Güney Afrika tarafından Uluslararası Adalet Divanı’nda açılan ve Türkiye olarak bizim de müdahillik başvurumuzu yaptığımız davaya D-8 üyeleri başta olmak üzere azami sayıda ülkenin müdahil olmasını teşvik etmeliyiz. Kısa vadede Gazze’de kalıcı ateşkese ulaşmak her zamankinden daha fazla önem kazanmıştır. Bu konuda hepimiz elimizi taşın altına koymalıyız. Uzun soluklu hedefimiz ise iki devletli çözümü hayata geçirmek için bir müzakere sürecinin başlatılması olmalıdır. Ateşkesin sağlanması konusunda Katar ve Mısır’ın sürdürdüğü müzakerelere güçlü destek vererek bir an evvel neticeye ulaşmalıyız.”
Erdoğan, “Lübnan’da ateşkesin tesisi ve Suriye’de Esad rejiminin çökmesi ümit ediyorum daha olumlu bir dönemin başlangıcı olacaktır. Lübnan’ın içinde bulunduğu sıkıntılı dönemde hep birlikte kardeşlerimizin yanında olmamız lazım. Ülkemizin Lübnan’a gönderdiği insani yardım sevkiyatlarının toplamı bin 500 tona ulaşmak üzeredir. Filistin’de olduğu gibi Lübnan’da da siyasi dağınıklığın devam etmesine izin vermemeliyiz.” dedi.

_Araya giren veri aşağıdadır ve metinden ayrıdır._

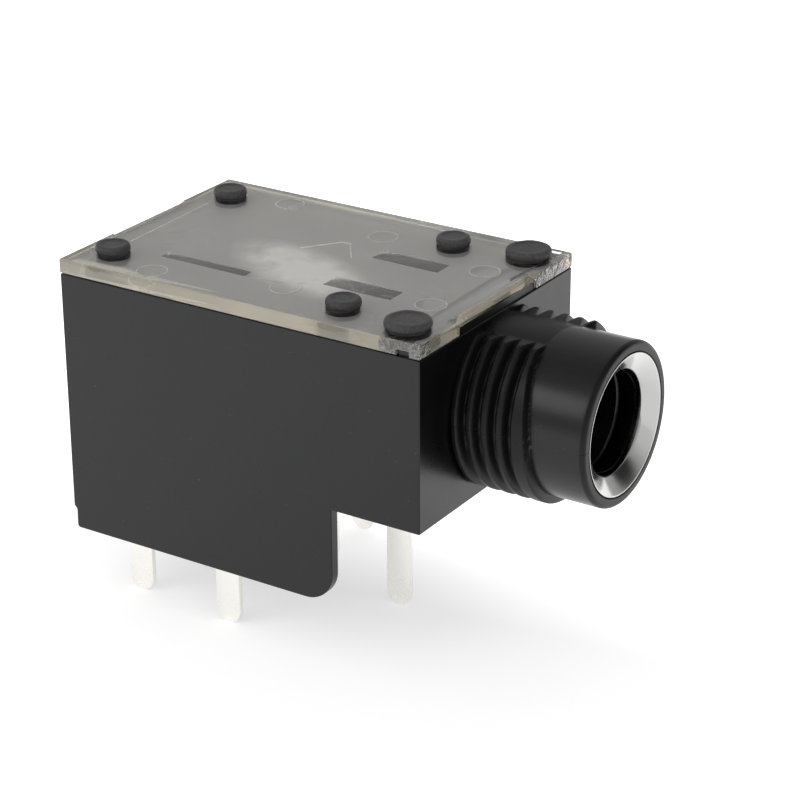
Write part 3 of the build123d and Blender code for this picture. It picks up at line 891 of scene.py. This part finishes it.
def refined_copy(node, name):
    """A copy of a CAD node's mesh with its flat faces joined up again."""
    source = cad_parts[node]
    shape = bmesh.new()
    shape.from_mesh(source.data)
    bmesh.ops.remove_doubles(shape, verts=shape.verts, dist=0.0005 * MM)
    bmesh.ops.dissolve_limit(
        shape, angle_limit=math.radians(1.0), verts=shape.verts, edges=shape.edges
    )
    mesh = bpy.data.meshes.new(name)
    shape.to_mesh(mesh)
    shape.free()
    return new_object(name, mesh)


def reshape_pockets(lid):
    """Makes the lid's pockets shallower, and the near rear one longer."""
    for vertex in lid.data.vertices:
        if abs(vertex.co.z / MM - RIM - CAD_POCKET) < 0.001:
            vertex.co.z = (RIM + POCKET) * MM
        if abs(vertex.co.x / MM - REAR_POCKET_FRONT) < 0.02 and vertex.co.y < 0:
            vertex.co.x = (REAR_POCKET_FRONT + REAR_POCKET_LONGER) * MM


def widen_hole(lid, x, y, radius):
    """A hole for a post, with a small chamfer at the lid's top."""
    wide = radius + HOLE_AIR
    bottom = RIM - HOLE_CUT_BELOW
    top = LID_TOP + HOLE_CUT_ABOVE
    section = [(0, bottom), (wide, bottom), (wide, LID_TOP - HOLE_CHAMFER)]
    section += [(wide + HOLE_CHAMFER + HOLE_CUT_ABOVE, top), (0, top)]
    hole = lathe("hole", section, along_z, 96)
    move(hole, x, y)
    cut_away(lid, hole)


def cut_mark(lid, start, end, width):
    """A shallow groove between two points of the lid's underside."""
    (x0, y0), (x1, y1) = start, end
    across = Vector((y0 - y1, x1 - x0)).normalized() * width / 2
    outline = [(x0 - across.x, y0 - across.y), (x1 - across.x, y1 - across.y)]
    outline += [(x1 + across.x, y1 + across.y), (x0 + across.x, y0 + across.y)]
    cut_away(lid, prism("mark", outline, RIM - CUT_BELOW, RIM + MARK_DEPTH, along_z))


def cut_ejector_mark(lid, x, y):
    """A shallow round mark with a thin deeper ring at its edge."""
    bottom = RIM - CUT_BELOW
    round_mark = circle((x, y), EJECTOR_RADIUS, 64)
    cut_away(lid, prism("mark", round_mark, bottom, RIM + EJECTOR_DEPTH, along_z))
    top = RIM + EJECTOR_RING_DEPTH
    outer = EJECTOR_RADIUS + EJECTOR_RING / 2
    inner = outer - EJECTOR_RING
    section = [(inner, bottom), (outer, bottom)]
    section += [(outer - EJECTOR_RING_SLOPE, top), (inner + EJECTOR_RING_SLOPE, top)]
    ring = lathe("ring", section, along_z, 64)
    move(ring, x, y)
    cut_away(lid, ring)


def split_faces(lid):
    """Splits the lid's faces where its edges change their look."""
    splits = [((x, 0, 0), (1, 0, 0)) for x in (NEAR_CORNER_REAR, HIGHLIGHT_FRONT, FRONT_SPLIT)]
    splits += [((0, y, 0), (0, 1, 0)) for y in (-CORNER_SIDE, CORNER_SIDE)]
    shape = bmesh.new()
    shape.from_mesh(lid.data)
    for place, normal in splits:
        parts = shape.verts[:] + shape.edges[:] + shape.faces[:]
        bmesh.ops.bisect_plane(shape, geom=parts, dist=1e-7, plane_co=Vector(place) * MM, plane_no=normal)
    shape.to_mesh(lid.data)
    shape.free()


def in_light_line(point):
    """Whether a point lies in one of the thin painted light lines on the lid's underside."""
    for ((x0, y0), (x1, y1)), width in PAINTED_LIGHT_LINES:
        along = Vector((x1 - x0, y1 - y0))
        off = Vector((point.x - x0, point.y - y0))
        t = clamp(off.dot(along) / along.length_squared)
        if (off - along * t).length < width:
            return True
    return False


def in_ejector_ring(point):
    for x, y in EJECTOR_MARKS:
        if abs(math.hypot(point.x - x, point.y - y) - EJECTOR_RADIUS) < EJECTOR_RING:
            return True
    return False


def in_post_hole(point):
    for x, y, form in POSTS.values():
        if abs(math.hypot(point.x - x, abs(point.y) - y) - form["radius"] - HOLE_AIR) < HOLE_SKIN:
            return True
    return False


LID_LOOKS = (CLEAR, FROSTED, EDGE, CRAZED, SMOOTH_BLACK, PAINTED_HIGHLIGHT)


def lid_face_look(face):
    """A lid face's material, by its place and slope. It is black where a post is melted in."""
    middle = face.center / MM
    height = middle.z - RIM
    slope = abs(face.normal.z)
    near_side = middle.y < -HALF_WIDTH + SKIN
    front_end = middle.x > -SKIN
    if slope < 0.1 and in_post_hole(middle):
        return SMOOTH_BLACK
    # Ejector rings carry a painted highlight
    if height < EJECTOR_RING_DEPTH + ON_LEVEL and in_ejector_ring(middle):
        return PAINTED_HIGHLIGHT
    if face.normal.z < -0.9:
        # The painted light lines take the white highlight plastic
        if abs(height - MARK_DEPTH) < ON_LEVEL and in_light_line(middle):
            return PAINTED_HIGHLIGHT
        underside = height < ON_LEVEL or abs(height - EJECTOR_DEPTH) < ON_LEVEL
        return FROSTED if underside else CLEAR
    if slope > 0.95:
        return CLEAR
    # Sloped faces behind the front: a painted cream glow on the near side, a painted highlight on the
    # others
    if slope > 0.1 and middle.x < HIGHLIGHT_FRONT:
        return EDGE if near_side else PAINTED_HIGHLIGHT
    # Crushed corners: real crazing, with a painted light tone
    near_corner = near_side and middle.x > NEAR_CORNER_REAR
    front_corner = front_end and abs(middle.y) > CORNER_SIDE
    far_block = front_end and middle.y > FAR_BLOCK_SIDE
    if near_corner or front_corner or far_block:
        return CRAZED
    # Outer sides and ends take the painted cream glow of the edge plastic
    outer_side = abs(middle.y) > HALF_WIDTH - SKIN
    outer_end = middle.x < BODY_REAR + REAR_SKIN or middle.x > HIGHLIGHT_FRONT
    return EDGE if outer_side or outer_end else CLEAR


def make_lid():
    lid = refined_copy("lid", "clear_lid")
    reshape_pockets(lid)
    soften(lid, LID_BEVEL, segments=2, limit=40)
    for x, y, form in POSTS.values():
        for side, _ in SIDES:
            widen_hole(lid, x, side * y, form["radius"])
    for (start, end), width in PAINTED_LIGHT_LINES:
        cut_mark(lid, start, end, width)
    for x, y in EJECTOR_MARKS:
        cut_ejector_mark(lid, x, y)
    split_faces(lid)
    smooth_by_angle(lid, 25)
    dress(lid, CLEAR, replaces=["lid"])
    for material in LID_LOOKS[1:]:
        lid.data.materials.append(material)
    for face in lid.data.polygons:
        face.material_index = LID_LOOKS.index(lid_face_look(face))


def make_ferrule():
    """The flared ring in the nose's mouth, with a small round lip at its edge."""
    start = FERRULE_LOW.x
    end = FERRULE_HIGH.x
    flange = FERRULE_HIGH.y
    flange_rear = end - FLANGE_THICKNESS
    profile = [(BORE + TUBE_CHAMFER, start), (BORE, start + TUBE_CHAMFER)]
    profile += [(BORE + outside, end - behind) for outside, behind in FLARE_START]
    profile += [(flange - inside, end - behind) for inside, behind in LIP]
    profile += [(flange, flange_rear), (FERRULE_TUBE, flange_rear), (FERRULE_TUBE, start)]
    ferrule = lathe("ferrule_ring", profile, along_x, 160)
    smooth_by_angle(ferrule, 35)
    dress(ferrule, NICKEL, replaces=["ferrule"])
    ferrule.data.materials.append(NICKEL_TUBE)
    for face in ferrule.data.polygons:
        if face.center.x < (end - FLARE_DEPTH) * MM:
            face.material_index = 1


def make_contacts():
    for node, body in CONTACTS.items():
        piece = refined_copy(node, node + "_strip")
        soften(piece, STRIP_BEVEL, segments=2, limit=40)
        dress(piece, TIN, body=body, replaces=[node])


# Setting: camera, studio, floor and lamp

CAMERA_PLACE = Vector((72.01, -122.47, 62.48))
CAMERA_FORWARD = Vector((-0.49547, 0.76842, -0.40502))
CAMERA_ROLL = -0.27
FOCAL_PIXELS = 2597.5
IMAGE_PIXELS = 800
SENSOR = 36.0

# World strengths: as seen directly, and as it lights surfaces. The tones of the walls,
# the ceiling and the dark corner, the light added ahead of the mouth, and the cosines
# between which each one fades in
WORLD_SEEN = 1.0
WORLD_LIGHT = 2.05
WALL = 0.52
CEILING = 0.3
CEILING_FADE = (0.76, 0.94)
FRONT_GLOW = 0.33
FRONT_FADE = (0.9, 0.99)
DARK_CORNER = Vector((0.55, 0.6, 0.58)).normalized()
DARK_CORNER_TONE = 0.06
DARK_CORNER_FADE = (0.85, 0.95)

# The floor's glow, for rays that see it directly, a painted pool of light that grows in two directions:
# the direction in which it grows, its strength from and to, and the distances along that direction from
# and to
FLOOR_REACH = 600
FLOOR_GLOWS = (
    ((-0.1, 0.995, 0.0), (0.6, 1.05), (1, 16)),
    ((-0.9, -0.436, 0.0), (0.0, 0.15), (25, 65)),
)

KEY_PLACE = Vector((-133, -175, 126))
KEY_AIM = Vector((-9, 0, -3))
KEY_SIZE = 106
KEY_POWER = 0.078


def make_camera():
    forward = CAMERA_FORWARD.normalized()
    right = forward.cross(UP).normalized()
    up = right.cross(forward)
    roll = math.radians(CAMERA_ROLL)
    turned_right = right * math.cos(roll) + up * math.sin(roll)
    turned_up = up * math.cos(roll) - right * math.sin(roll)
    pose = Matrix((turned_right, turned_up, -forward)).transposed().to_4x4()
    pose.translation = CAMERA_PLACE * MM
    data = bpy.data.cameras.new("camera")
    data.sensor_width = SENSOR
    data.lens = SENSOR * FOCAL_PIXELS / IMAGE_PIXELS
    data.clip_start = 0.005
    data.clip_end = 10
    camera = bpy.data.objects.new("camera", data)
    camera.matrix_world = pose
    bpy.context.scene.collection.objects.link(camera)
    bpy.context.scene.camera = camera


def seen_directly(nodes, links):
    """1 for rays from the camera or by way of a gloss or a clear piece, and 0 for
    those that light a surface."""
    path = nodes.new("ShaderNodeLightPath")
    seen = path.outputs["Is Camera Ray"]
    for name in ("Is Glossy Ray", "Is Transmission Ray"):
        seen = joined(nodes, links, "MAXIMUM", seen, path.outputs[name])
    clean = joined(nodes, links, "LESS_THAN", path.outputs["Diffuse Depth"], 0.5)
    return joined(nodes, links, "MULTIPLY", seen, clean)


def towards(nodes, links, direction, fade, low, high):
    """A tone that changes with how nearly a ray runs in a direction."""
    place = nodes.new("ShaderNodeTexCoord")
    nearness = dotted(nodes, links, place.outputs["Generated"], direction)
    remap = nodes.new("ShaderNodeMapRange")
    remap.interpolation_type = "SMOOTHSTEP"
    remap.inputs["From Min"].default_value = fade[0]
    remap.inputs["From Max"].default_value = fade[1]
    remap.inputs["To Min"].default_value = low
    remap.inputs["To Max"].default_value = high
    links.new(nearness, remap.inputs["Value"])
    return remap.outputs["Result"]


def make_world():
    """A plain studio: grey walls, a darker ceiling and one dark corner, and white as
    the camera sees it."""
    world = bpy.data.worlds.new("studio")
    world.use_nodes = True
    nodes = world.node_tree.nodes
    links = world.node_tree.links
    background = nodes["Background"]

    room = towards(nodes, links, UP, CEILING_FADE, WALL, CEILING)
    front = towards(nodes, links, (1, 0, 0), FRONT_FADE, 0.0, FRONT_GLOW)
    corner = towards(nodes, links, DARK_CORNER, DARK_CORNER_FADE, 1.0, DARK_CORNER_TONE)
    room = joined(nodes, links, "ADD", room, front)
    room = joined(nodes, links, "MULTIPLY", room, corner)
    path = nodes.new("ShaderNodeLightPath")
    shown = nodes.new("ShaderNodeMix")
    shown.data_type = "RGBA"
    colours = [socket for socket in shown.inputs if socket.type == "RGBA"]
    colours[1].default_value = (1, 1, 1, 1)
    links.new(path.outputs["Is Camera Ray"], shown.inputs["Factor"])
    links.new(room, colours[0])
    result = [socket for socket in shown.outputs if socket.type == "RGBA"][0]
    links.new(result, background.inputs["Color"])

    strength = nodes.new("ShaderNodeMapRange")
    strength.inputs["To Min"].default_value = WORLD_LIGHT
    strength.inputs["To Max"].default_value = WORLD_SEEN
    links.new(seen_directly(nodes, links), strength.inputs["Value"])
    links.new(strength.outputs["Result"], background.inputs["Strength"])
    bpy.context.scene.world = world


def make_floor():
    reach = FLOOR_REACH * MM
    level = FLOOR_LEVEL * MM
    corners = [(-reach, -reach, level), (reach, -reach, level)]
    corners += [(reach, reach, level), (-reach, reach, level)]
    mesh = bpy.data.meshes.new("floor")
    mesh.from_pydata(corners, [], [(0, 1, 2, 3)])
    floor = new_object("floor", mesh)
    material, nodes, links, shader = new_material("pale_floor")
    tone = object_noise(nodes, links, 0.02, detail=2.0)
    tint(nodes, links, shader, tone, ((0.0, grey(0.55)), (1.0, grey(0.57))))
    shader.inputs["Roughness"].default_value = 1.0
    shader.inputs["Specular IOR Level"].default_value = 0.0
    shader.inputs["Emission Color"].default_value = (1, 1, 1, 1)
    glows = []
    place = nodes.new("ShaderNodeTexCoord")
    for direction, strengths, distances in FLOOR_GLOWS:
        along = dotted(nodes, links, place.outputs["Object"], direction)
        start, end = distances
        glows.append(spread(nodes, links, along, *strengths, start * MM, end * MM))
    brighter = joined(nodes, links, "ADD", *glows)
    glow = joined(nodes, links, "MULTIPLY", seen_directly(nodes, links), brighter)
    links.new(glow, shader.inputs["Emission Strength"])
    mesh.materials.append(material)


def make_lamp():
    data = bpy.data.lights.new("key", "AREA")
    data.energy = KEY_POWER
    data.size = KEY_SIZE * MM
    lamp = bpy.data.objects.new("key", data)
    lamp.location = KEY_PLACE * MM
    aim = KEY_AIM * MM - lamp.location
    lamp.rotation_euler = aim.to_track_quat("-Z", "Y").to_euler()
    bpy.context.scene.collection.objects.link(lamp)


make_camera()
make_world()
make_floor()
make_lamp()
make_housing_shell()
make_rim_and_chamber()
make_nose()
make_posts()
make_lid()
make_ferrule()
make_contacts()

bpy.context.scene.view_settings.view_transform = "Standard"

Filistin’in, Lübnan’ın ve Suriye’nin iç barışının sağlanması için yeni dinamiklerin geliştirilmesine öncülük etmeleri gerektiğini söyleyen Erdoğan, “Bölge ülkelerinin birbirlerinin iç işlerine karışmadan kendi aralarında güçlü bir dayanışma içine girmesi şüphesiz büyük önem taşıyor. Bu çerçevede bölgemizde adil ve kalıcı bir barışın tesisi için D-8 ülkeleri olarak hep birlikte daha fazla çaba harcamalıyız. Sözlerime son verirken bugünkü toplantımızdan çıkacak sonuçların Filistin, Lübnan ve Suriye halkına hayırlı olmasını diliyorum.” ifadelerini kullandı.